Hassan glanced at it momentarily and said, “Is that meant to make me feel all patriotic, all mushy and sentimental inside?”
Decker reached into his gym bag on the floor. He removed his notebook and plopped it on the desk. “But you are a naturalized citizen, are you not?” He opened the notebook casually, revealing the sketch he had made of the PC wallpaper.
“I was during Vietnam and Watergate as well,” Hassan said. “And when you lied to us about WMDs in Iraq.” He looked down at the notebook on his desk. Decker noticed his eyes grow wide. “There is a higher calling associated with being an American than just towing the party line, Agent Decker. Wasn’t that the lesson of McCarthy? It may be considered old-fashioned, even sentimental these days, but I still believe in personal rights and freedoms.” He craned his neck to get a better look at the drawing from the jukebox dealer. “So did the Founding Fathers. I wonder how they’d fare today in our political environment. Patriot’s Act indeed! I’m sure they would have had their phones tapped by the current administration, and… where did you get these drawings?” he inquired.
“I’m sorry, but I can’t tell you that.”
Hassan scowled. “I’m a busy man, Agent Decker. In fact, I’m late for a meeting as it is.” He stood, brushed the wrinkles from his suit, and started toward the door. A few students still lingered in the hallway.
Decker turned his notebook so that it faced Hassan. “I’m curious. What did you feel exactly when the towers fell?” he asked. The professor stopped in his tracks. “Did you know anyone who died there? Did you lose a friend, a loved one?” Decker pointed at the sketches before him. “My partner died helping me get these illustrations. I came here to ask you for your help in interpreting them. All of the official channels, our so-called Islamic experts and intelligence resources, have drawn a blank. Professor Hassan, like it or not, you’re my only hope. I believe there may be other lives at stake here.”

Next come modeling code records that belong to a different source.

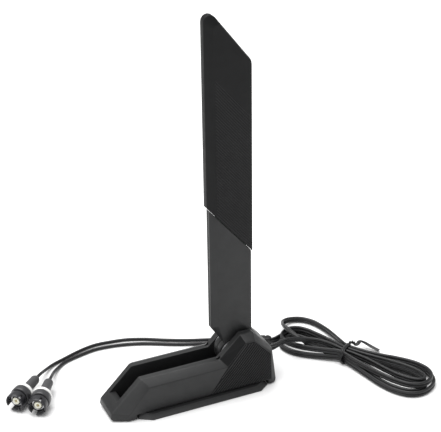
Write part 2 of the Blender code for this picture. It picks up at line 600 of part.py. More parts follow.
def make_plug(letter):
    """A push-on coax plug: boot, ring, collar, slotted skirt, contact, insulator and pin."""
    (x, y), heading, roll = PLUGS[letter]
    turn = Matrix.Rotation(heading, 4, "Z") @ Matrix.Rotation(math.pi / 2, 4, "Y")
    back = (x, y, PLUG_AXIS_Z)
    pieces = []
    boot_end, ring_end, collar_end = 13.0 * MM, 15.2 * MM, 19.6 * MM
    inner = GAP
    pieces.append(turned(f"plug_{letter}_boot",
                         [(1.1 * MM, 0), (1.6 * MM, 0), (2.5 * MM, 1.6 * MM), (2.8 * MM, 11.8 * MM),
                          (4.2 * MM, boot_end - 0.5 * MM), (4.2 * MM, boot_end),
                          (1.1 * MM, boot_end)], "boot_rubber", 24))
    pieces.append(turned(f"plug_{letter}_ring",
                         [(2.4 * MM, boot_end + inner), (4.9 * MM, boot_end + inner),
                          (5.3 * MM, boot_end + 0.8 * MM), (5.3 * MM, ring_end), (2.4 * MM, ring_end)],
                         "white_plastic", 28))
    pieces.append(turned(f"plug_{letter}_collar",
                         [(2.4 * MM, ring_end + inner), (4.9 * MM, ring_end + inner),
                          (5.4 * MM, ring_end + 0.9 * MM), (5.4 * MM, collar_end - 0.5 * MM),
                          (5.1 * MM, collar_end), (3.7 * MM, collar_end), (3.7 * MM, 17.1 * MM),
                          (2.4 * MM, 17.1 * MM)], "collar_plastic", 28))
    skirt = turned(f"plug_{letter}_skirt",
                   [(3.7 * MM, collar_end + inner), (4.4 * MM, collar_end + inner),
                    (4.5 * MM, 20.5 * MM), (5.0 * MM, 20.9 * MM), (5.0 * MM, PLUG_LENGTH - 0.6 * MM),
                    (4.7 * MM, PLUG_LENGTH), (4.1 * MM, PLUG_LENGTH), (3.7 * MM, PLUG_LENGTH - 1.0 * MM)],
                   "skirt_plastic", 28)
    slits = [box(f"cut_{letter}_skirt_cross", (-0.5 * MM, -7 * MM, 21.4 * MM),
                 (0.5 * MM, 7 * MM, 30 * MM)),
             box(f"cut_{letter}_skirt_top", (-7 * MM, -0.5 * MM, 21.4 * MM),
                 (0, 0.5 * MM, 30 * MM)),
             box(f"cut_{letter}_skirt_bottom", (0, -1.2 * MM, 21.2 * MM),
                 (7 * MM, 1.2 * MM, 30 * MM))]
    pieces.append(skirt)
    pieces.append(turned(f"plug_{letter}_contact",
                         [(2.05 * MM, 13.4 * MM), (2.1 * MM, 13.4 * MM), (2.1 * MM, 17.4 * MM),
                          (3.2 * MM, 17.8 * MM), (3.3 * MM, 22.6 * MM), (2.6 * MM, 22.6 * MM),
                          (2.4 * MM, 18.6 * MM), (1.5 * MM, 18.2 * MM), (1.5 * MM, 13.4 * MM)],
                         "steel", 24))
    pieces.append(turned(f"plug_{letter}_insulator",
                         [(0.75 * MM, 18.9 * MM), (2.0 * MM, 18.9 * MM), (2.0 * MM, 23.4 * MM),
                          (0.75 * MM, 23.4 * MM)], "insulator", 24))
    pieces.append(turned(f"plug_{letter}_pin",
                         [(0, 14.5 * MM), (0.45 * MM, 14.5 * MM), (0.45 * MM, 23.0 * MM), (0, 23.3 * MM)],
                         "gold", 16))
    for piece in pieces:
        place(piece, back, turn)
    for slit in slits:
        place(slit, back, turn @ Matrix.Rotation(roll, 4, "Z"))
        cut(skirt, slit)


def build():
    clear_scene()
    make_housing()
    make_plate()
    make_screws()
    make_ballast()
    make_neck_half("neck_half_near", -1)
    make_neck_half("neck_half_far", 1)
    make_sleeve()
    make_aerial_board()
    make_hinge()
    make_inner_coax()
    make_strain_relief()
    tube("twin_run_in", TWIN_IN_ROUTE, TWIN_RADIUS, "cable_jacket")
    make_hank()
    tube("twin_run_out", TWIN_OUT_ROUTE, TWIN_RADIUS, "cable_jacket")
    make_splitter()
    tube("lead_a", LEAD_A_ROUTE, LEAD_RADIUS, "cable_jacket")
    tube("lead_b", LEAD_B_ROUTE, LEAD_RADIUS, "cable_jacket")
    for letter in PLUGS:
        make_plug(letter)


build()
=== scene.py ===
"""Looks of the folding desktop aerial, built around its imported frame. Millimetres become metres by MM."""
import math

import bmesh
import bpy
from mathutils import Matrix, Vector


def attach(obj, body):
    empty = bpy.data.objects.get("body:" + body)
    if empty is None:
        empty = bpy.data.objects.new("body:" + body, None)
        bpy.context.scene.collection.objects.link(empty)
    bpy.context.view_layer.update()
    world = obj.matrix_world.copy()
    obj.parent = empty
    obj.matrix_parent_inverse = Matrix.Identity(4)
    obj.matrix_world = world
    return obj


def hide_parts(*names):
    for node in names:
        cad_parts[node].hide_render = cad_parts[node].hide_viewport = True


MM = 0.001
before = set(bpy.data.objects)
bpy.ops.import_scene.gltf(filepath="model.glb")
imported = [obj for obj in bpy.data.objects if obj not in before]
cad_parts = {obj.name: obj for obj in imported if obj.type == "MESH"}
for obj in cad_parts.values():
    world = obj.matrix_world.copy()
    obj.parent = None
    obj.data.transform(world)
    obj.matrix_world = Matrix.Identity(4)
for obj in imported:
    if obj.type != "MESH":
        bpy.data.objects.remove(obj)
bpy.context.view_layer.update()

# ---------------------------------------------------------------- camera, floor and light
CAMERA_PLACE = Vector((-0.2283, -0.5576, 0.4076))
CAMERA_AIM = Vector((0.0209, 0.0, 0.1013))
CAMERA_ROLL = math.radians(-0.84)
CAMERA_LENS = 109.55
FLOOR_WHITE = (0.93, 0.93, 0.93)
FLOOR_RADIUS, FLOOR_SIDES, FLOOR_Z = 6.0, 48, -0.05 * MM
AMBIENT = 0.58
SUN_SPREAD = math.radians(60)
KEY_FROM, KEY_ENERGY = (-0.15, 0.2, 1.0), 3.1
SIDE_FROM, SIDE_ENERGY = (-0.9, -0.2, 0.7), 0.55


def add_camera():
    data = bpy.data.cameras.new("camera")
    data.lens, data.sensor_width, data.sensor_fit = CAMERA_LENS, 36.0, "HORIZONTAL"
    data.clip_start, data.clip_end = 0.01, 50.0
    camera = bpy.data.objects.new("camera", data)
    bpy.context.scene.collection.objects.link(camera)
    turn = (CAMERA_AIM - CAMERA_PLACE).to_track_quat("-Z", "Y").to_matrix().to_4x4()
    camera.matrix_world = Matrix.Translation(CAMERA_PLACE) @ turn @ Matrix.Rotation(CAMERA_ROLL, 4, "Z")
    bpy.context.scene.camera = camera


def add_sun(name, direction, energy):
    """A soft sun shining from a direction."""
    data = bpy.data.lights.new(name, "SUN")
    data.energy, data.angle = energy, SUN_SPREAD
    lamp = bpy.data.objects.new(name, data)
    bpy.context.scene.collection.objects.link(lamp)
    lamp.matrix_world = Vector(direction).to_track_quat("Z", "Y").to_matrix().to_4x4()


def add_stage():
    mesh = bpy.data.meshes.new("floor")
    angles = [2 * math.pi * i / FLOOR_SIDES for i in range(FLOOR_SIDES)]
    ring = [(FLOOR_RADIUS * math.cos(angle), FLOOR_RADIUS * math.sin(angle), FLOOR_Z) for angle in angles]
    mesh.from_pydata(ring, [], [tuple(range(FLOOR_SIDES))])
    floor = bpy.data.objects.new("floor", mesh)
    bpy.context.scene.collection.objects.link(floor)
    paper = bpy.data.materials.new("pale_floor")
    paper.use_nodes = True
    shader = paper.node_tree.nodes["Principled BSDF"]
    shader.inputs["Base Color"].default_value = (*FLOOR_WHITE, 1)
    shader.inputs["Roughness"].default_value = 0.9
    shader.inputs["Specular IOR Level"].default_value = 0.1
    mesh.materials.append(paper)
    world = bpy.data.worlds.new("studio")
    world.use_nodes = True
    world.node_tree.nodes["Background"].inputs["Color"].default_value = (1, 1, 1, 1)
    world.node_tree.nodes["Background"].inputs["Strength"].default_value = AMBIENT
    bpy.context.scene.world = world
    add_sun("key", KEY_FROM, KEY_ENERGY)
    add_sun("side", SIDE_FROM, SIDE_ENERGY)
    bpy.context.scene.view_settings.view_transform = "Standard"


add_camera()
add_stage()

# ---------------------------------------------------------------- materials


def noise(tree, place, size, detail, roughness=0.55):
    """A noise whose features are about size metres across."""
    node = tree.nodes.new("ShaderNodeTexNoise")
    node.inputs["Scale"].default_value = 1 / size
    node.inputs["Detail"].default_value = detail
    node.inputs["Roughness"].default_value = roughness
    tree.links.new(place.outputs["Object"], node.inputs["Vector"])
    return node.outputs["Fac"]


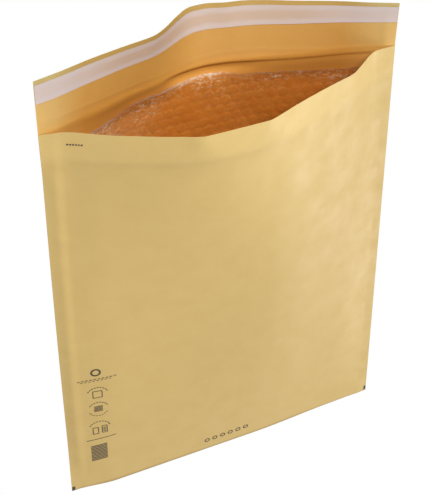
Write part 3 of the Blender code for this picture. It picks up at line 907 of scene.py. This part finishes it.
# Glue stripe and release liner
# A stripe of pressure-sensitive hot melt along the flap, warm and clear, and over it a strip of thin
# siliconised film, brown from the glue along its middle and greyer at its edges and towards its ends.
LINER_MARGIN = 0.0042
LINER_WIDTH = 0.0172
LINER_THICKNESS = 0.00010
LINER_DEPTH = PAPER_THICKNESS + 0.00025
GLUE_WIDTH = 0.0105
GLUE_THICKNESS = 0.00012
GLUE_DEPTH = PAPER_THICKNESS + 0.00005
LINER_HIGH = FLAP_LENGTH - LINER_MARGIN
LINER_LOW = LINER_HIGH - LINER_WIDTH
LINER_MIDDLE = (LINER_LOW + LINER_HIGH) / 2
GLUE_INSET = (LINER_WIDTH - GLUE_WIDTH) / 2
STRIP_END = WIDTH / 2 - 0.0003
STRIP_COLUMNS = 181
STRIP_ROWS = 9
STRIP_WAVE = 0.00005
STRIP_WAVE_CELL = 0.02
BORDER = (0.0040, 0.0082)
BORDER_WAVE = 0.004
END_TONE = (0.08, 0.17)
END_SHARE = 0.7


def strip_object(name, low, high, depth, thickness, seed):
    """A band along the flap's inner face between two heights on the flap, slightly waved."""
    across = np.linspace(-STRIP_END, STRIP_END, STRIP_COLUMNS)
    along = np.linspace(low, high, STRIP_ROWS)
    place, height = np.meshgrid(across, along)
    base = flap_surface(place, height)
    wave = STRIP_WAVE * (1 + soft_noise(place, height, STRIP_WAVE_CELL, seed)) + depth
    points = base + inward(base) * wave[..., None]
    made = sheet_object(name, points, np.stack([place, height], axis=-1), flip=True)
    solid = made.modifiers.new("film", "SOLIDIFY")
    solid.thickness = thickness
    solid.offset = -1
    sharpen_rims(made)
    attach(made, "root")
    return made


def strip_film(name, edge, middle, end, roughness, alpha):
    """A thin translucent band: one tone along its edges and another down the liner's middle line, with a
    border that a cloud drawn out along the band breaks up, and more and more of a third near its ends."""
    material, tree, shader = new_material(name, {"Roughness": roughness, "IOR": 1.5, "Alpha": alpha})
    place = sheet_place(tree)
    drawn_out = stretched(tree, place, (0.25, 1.6, 1.0))
    cloud = cloud_noise(tree, drawn_out, scale=260.0, detail=3.0, roughness=0.6)
    parts = node(tree, "ShaderNodeSeparateXYZ", {}, {0: place}).outputs
    distance = calculated(tree, "ABSOLUTE", calculated(tree, "SUBTRACT", parts["Y"], LINER_MIDDLE))
    wavy = calculated(tree, "MULTIPLY_ADD", cloud, BORDER_WAVE, distance)
    band = remapped(tree, wavy, given=BORDER, wanted=(1.0, 0.0), curve="SMOOTHSTEP")
    sideways = calculated(tree, "ABSOLUTE", parts["X"])
    near_end = remapped(tree, sideways, given=END_TONE, wanted=(0.0, END_SHARE), curve="SMOOTHSTEP")
    tone = blended(tree, near_end, blended(tree, band, edge, middle), end)
    tree.links.new(tone, shader.inputs["Base Color"])
    tree.links.new(bumped(tree, cloud, strength=0.3, distance=0.0004), shader.inputs["Normal"])
    return material


glue = strip_object(
    "glue_stripe", LINER_LOW + GLUE_INSET, LINER_HIGH - GLUE_INSET, GLUE_DEPTH, GLUE_THICKNESS, 71
)
glue.data.materials.append(strip_film("hot_melt_glue", "#D8A070", "#CF9668", "#D8A070", 0.35, 0.85))
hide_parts("adhesive_strip")
liner = strip_object("peel_off_liner", LINER_LOW, LINER_HIGH, LINER_DEPTH, LINER_THICKNESS, 71)
liner.data.materials.append(strip_film("siliconised_film", "#D4C1B6", "#CFB39B", "#DCCCC8", 0.45, 0.92))
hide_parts("release_liner")


# Floor and lights
# A white floor and even white light from all round, with four lamps: a narrow beam into the pocket, a
# broad one low on the right, a broad one high beyond the mouth, and a weak one on the left.
FLOOR_HALF = 4.0
FILL_STRENGTH = 0.43


def white_where_seen(tree):
    """1 for rays from the camera, a reflection or a transparent surface, and 0 for those that carry
    light."""
    path = node(tree, "ShaderNodeLightPath").outputs
    both = calculated(tree, "MAXIMUM", path["Is Camera Ray"], path["Is Glossy Ray"])
    return calculated(tree, "MAXIMUM", both, path["Is Transmission Ray"])


def floor_plane():
    """A flat square far larger than the view."""
    mesh = bpy.data.meshes.new("floor")
    corners = [(x * FLOOR_HALF, y * FLOOR_HALF, 0) for x, y in ((-1, -1), (1, -1), (1, 1), (-1, 1))]
    mesh.from_pydata(corners, [], [(0, 1, 2, 3)])
    made = bpy.data.objects.new("floor", mesh)
    bpy.context.scene.collection.objects.link(made)
    material, tree, shader = new_material(
        "white_floor", {"Base Color": linear("#C9C9C9"), "Roughness": 0.9, "Specular IOR Level": 0.1}
    )
    glow = node(tree, "ShaderNodeEmission", {"Color": (1, 1, 1, 1), "Strength": 1.0})
    halves = {0: white_where_seen(tree), 1: shader.outputs[0], 2: glow.outputs[0]}
    mixed = node(tree, "ShaderNodeMixShader", {}, halves)
    tree.links.new(mixed.outputs[0], tree.nodes["Material Output"].inputs["Surface"])
    made.data.materials.append(material)
    return made


def add_lamp(name, kind, place, aim_at, settings):
    """A lamp of one kind that faces a point, with its properties set by name."""
    data = bpy.data.lights.new(name, kind)
    for key, value in settings.items():
        setattr(data, key, value)
    made = bpy.data.objects.new(name, data)
    made.location = place
    made.rotation_euler = (Vector(aim_at) - Vector(place)).to_track_quat("-Z", "Y").to_euler()
    bpy.context.scene.collection.objects.link(made)


floor_plane()
add_lamp(
    "pocket_beam", "SPOT", (1.0, 1.5, 1.25), (-0.04, 0.16, 0.03),
    {"energy": 85, "spot_size": math.radians(8.5), "spot_blend": 1.0, "shadow_soft_size": 0.12},
)
add_lamp("right_lamp", "AREA", (1.9, -1.3, 1.0), (0.05, -0.05, 0.05), {"energy": 33, "size": 0.8})
add_lamp("mouth_lamp", "AREA", (-0.2, 1.6, 1.7), (0.0, 0.15, 0.05), {"energy": 27, "size": 0.7})
add_lamp("left_lamp", "AREA", (-1.5, 0.0, 0.7), (-0.1, 0.0, 0.05), {"energy": 3, "size": 0.7})
world = bpy.data.worlds.new("studio")
world.use_nodes = True
backdrop = world.node_tree.nodes["Background"]
backdrop.inputs["Color"].default_value = (1, 1, 1, 1)
seen = white_where_seen(world.node_tree)
strength = remapped(world.node_tree, seen, given=(0.0, 1.0), wanted=(FILL_STRENGTH, 1.0))
world.node_tree.links.new(strength, backdrop.inputs["Strength"])
bpy.context.scene.world = world
bpy.context.scene.view_settings.view_transform = "Standard"
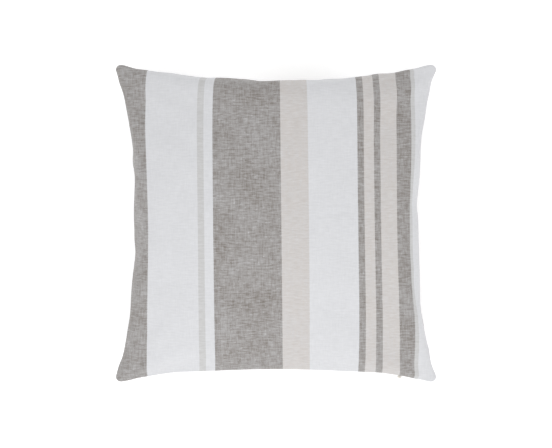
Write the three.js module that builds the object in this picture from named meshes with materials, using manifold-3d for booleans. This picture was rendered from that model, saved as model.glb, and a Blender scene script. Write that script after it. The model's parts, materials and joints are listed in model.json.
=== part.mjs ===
// A square knife-edge throw pillow, lying on its back panel with the striped front panel up.
// A removable cover of two linen panels closes with a concealed zip in its bottom seam, and holds a
// cotton insert stuffed with fibre. Millimetres, +Z up; the origin is the middle of the face it rests on,
// X runs along the zip and +Y points to the edge opposite it.
import * as THREE from "three";
import { mergeVertices } from "three/addons/utils/BufferGeometryUtils.js";
import Module from "manifold-3d";

const wasm = await Module();
wasm.setup();

// ---- Driving dimensions ----
const cornerSpan = 486; // corner tip to corner tip along one side, once stuffed
const sideDraw = 26; // how far the middle of each side draws in between its corners
const frontLoft = 92; // crown of the front panel above the seam plane
const backLoft = 92; // the same below it, before the weight flattens the back
const seamHeight = 82; // seam plane above the surface that the pillow rests on
const panelCells = 16; // cells along each side of a panel
const tipSharpness = 30; // how closely the parting of the panels' edges keeps to the corner tips

const linenThickness = 0.8;
const cambricThickness = 0.5; // the insert's casing
const fit = 0.3; // gap that stands for two layers touching
const coverAllowance = 12; // seam allowance turned inside the cover
const insertAllowance = 8;
const seamFace = 0.5; // each allowance's face above or below the seam plane
const threadThickness = 0.4;
const coverStitchInset = 1.3; // stitch line, in from the folded edge
const insertInset = 15; // the insert's edge, in from the cover's edge

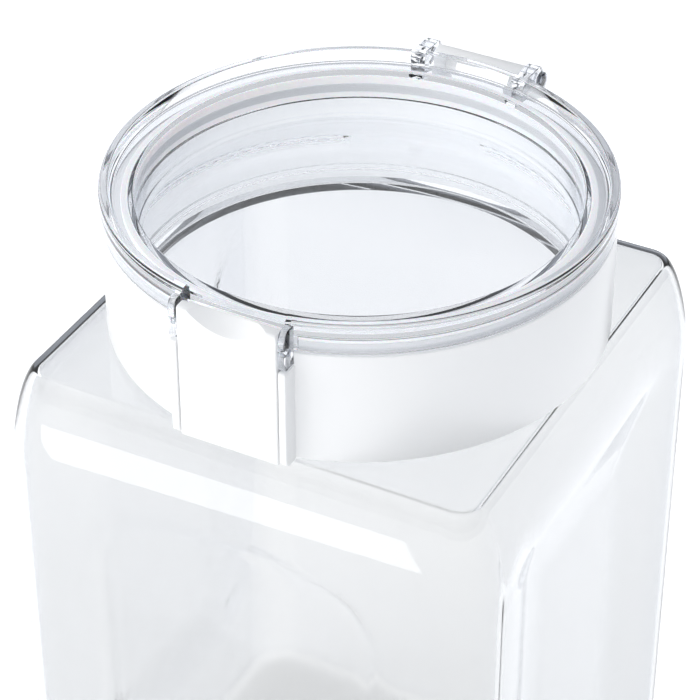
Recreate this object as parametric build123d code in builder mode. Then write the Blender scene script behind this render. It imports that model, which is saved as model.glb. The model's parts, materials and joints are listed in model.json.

Hassan leaned forward, resting his fists on the surface of the desk. “Shall I tell you what Nine Eleven reminds me of, Agent Decker? I have a son. His name is Malik. He was on his way to school one day, not long after… the tragedy. Anyway, he was riding the subway and the train stopped and this gang of teenagers got on — white kids — and they saw him standing in the back. They began to make fun of him, to call him names. They said he looked like an Arab; that he was probably from Afghanistan, a member of the Taliban; that he and his kind were responsible for what had happened to the World Trade Towers; that he had no business being in America. The boys began to egg each other on. ‘If you hate America so much,’ one of them said as he approached Malik, ‘why don’t you just leave?’ He said this to my son, who was born in St. Vincent’s Hospital in the Village, mind you. And someone else said, ‘He deserves to suffer, just like those people in the towers suffered.’ That’s exactly what he said. And then a third one added, and this is the best of all, ‘This is what it feels like, towel head, when you know you’re about to die, and there ain’t nothin’ you can do about it, except watch.’” Hassan shook his head. “He was only twelve,” he added. “Twelve! They kicked him over and over again, until he lost consciousness. He would have probably died there too if a stranger hadn’t come along and scared the boys away. So why, exactly, should I help you?”